I wouldn't worry too much. All sorts of strange propositions are held to be sufficiently arguable to avoid summary dismissal.

 

John Sheahan
Sydney

On 11/05/2006, at 5:28 AM, John Swan wrote:

There is a decision of the Ontario Court of Appeal, Smith v. National Money Mart Company, which seems to me to say some odd things about the relation between corporate law and restitution.

This is another case involving the certification of a class action. The argument of the plaintiff was that the defendant, Money Mart, lent money at an interest rate that exceeded the criminal rate. The defendant was the wholly owned subsidiary of Dollar Financial Group, the other defendant. One of the claims of the plaintiff was based on unjust enrichment of both sub and parent.

Feldman J.A., giving the judgment of the court, said with respect to this claim:

Unjust Enrichment

[21] On this appeal, it is only necessary to show a good, arguable case for the pleaded causes of action, as a foundation for a real and substantial connection between the appellant and Ontario. In this case, there was evidence in the record to show that the appellant was not merely the ultimate parent of Money Mart, but that it was enriched by receiving substantial royalties and management fees based on its contribution to the pay-day loan portion of Money Mart’s business, that the respondent suffered a deprivation and that the enrichment was unlawful …

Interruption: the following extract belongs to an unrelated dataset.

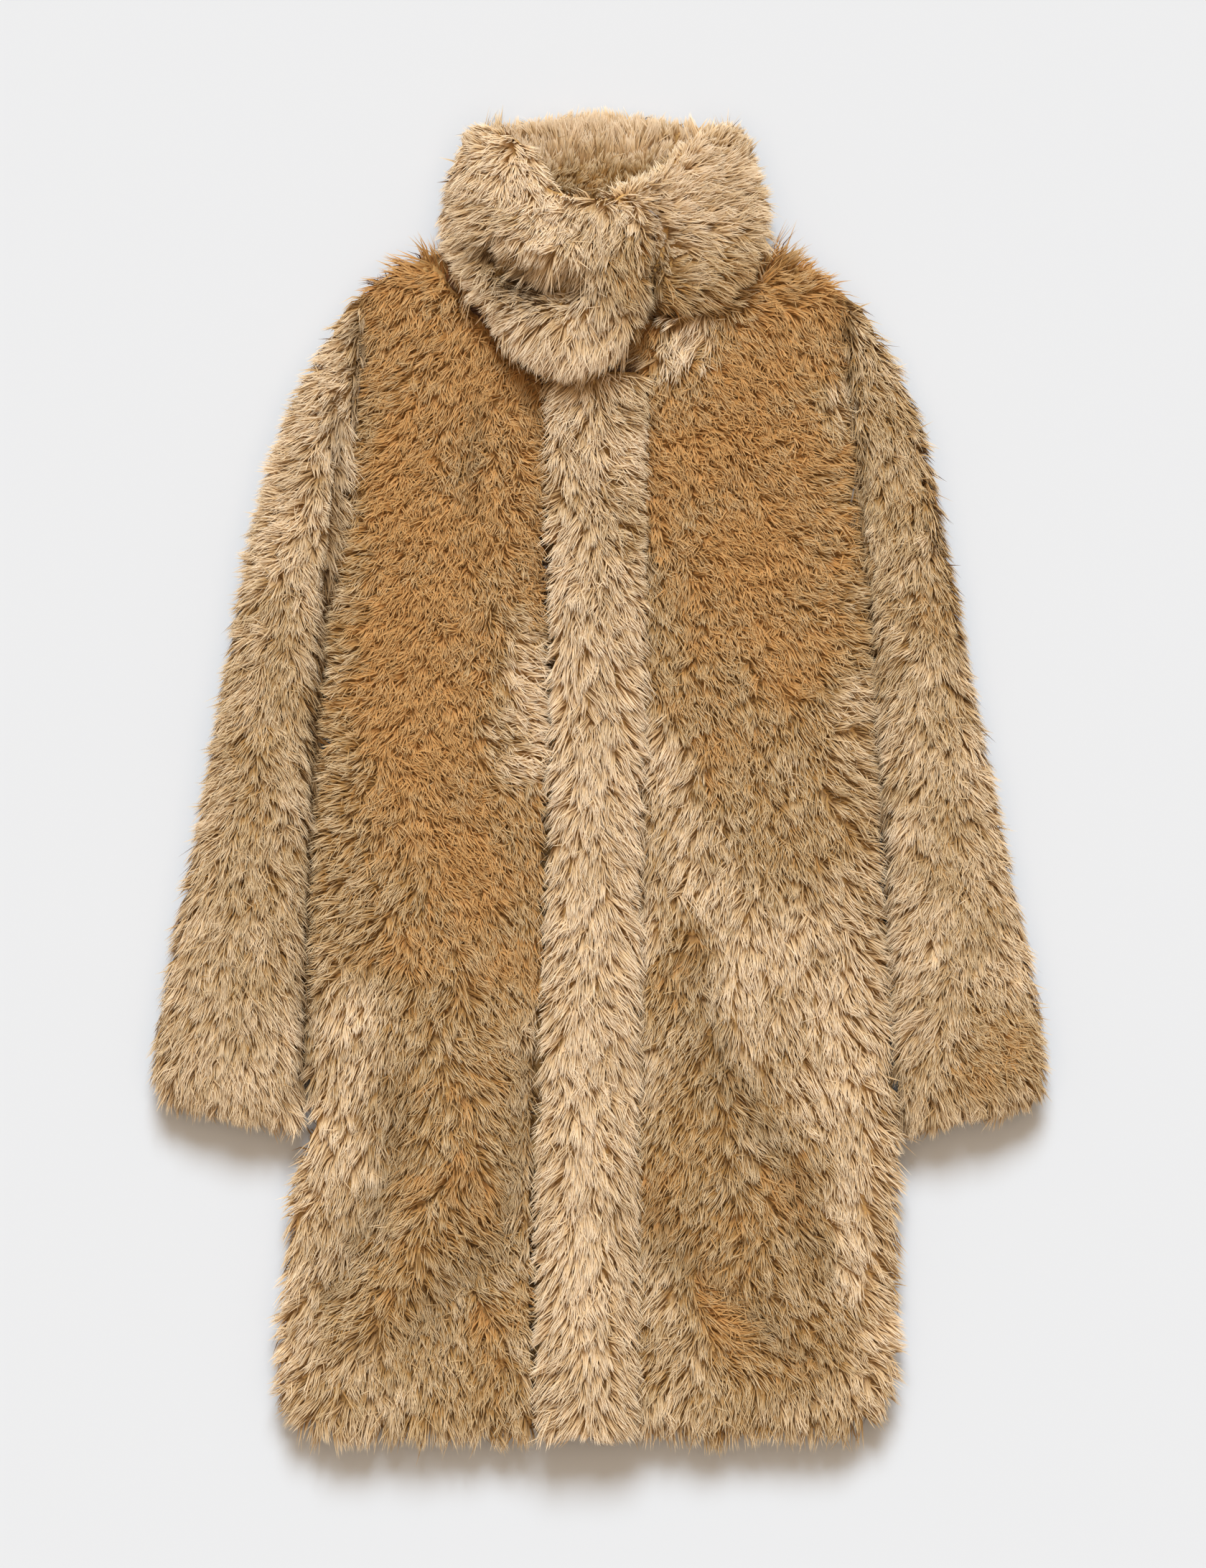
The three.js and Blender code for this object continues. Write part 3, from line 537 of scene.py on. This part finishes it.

This argument suggests to me that Feldman J.A. is saying that one can "trace" the subsidiary’s ill-gotten gains into the hands of the parent corporation on no other basis than that the parent earned royalties and management fees from its subsidiary. The court also held (¶ 22) that the plaintiffs could be held liable for a constructive trust on the basis that (i) the sub was nothing but the alter ego of the parent and (ii) the unjust enrichment of the parent already mentioned.

What seems to have moved the Court of Appeal was, once again, its perception of the defendants as bad people. Evidence of their badness was that they both knew about the existence of the criminal rate. There does not seem to be anything in the case to differentiate the relation of this parent to its sub from that of any other parent to its sub or subs, yet the Court seems to blow away the corporate veil without any difficulty.

Does anyone else see this development as disturbing?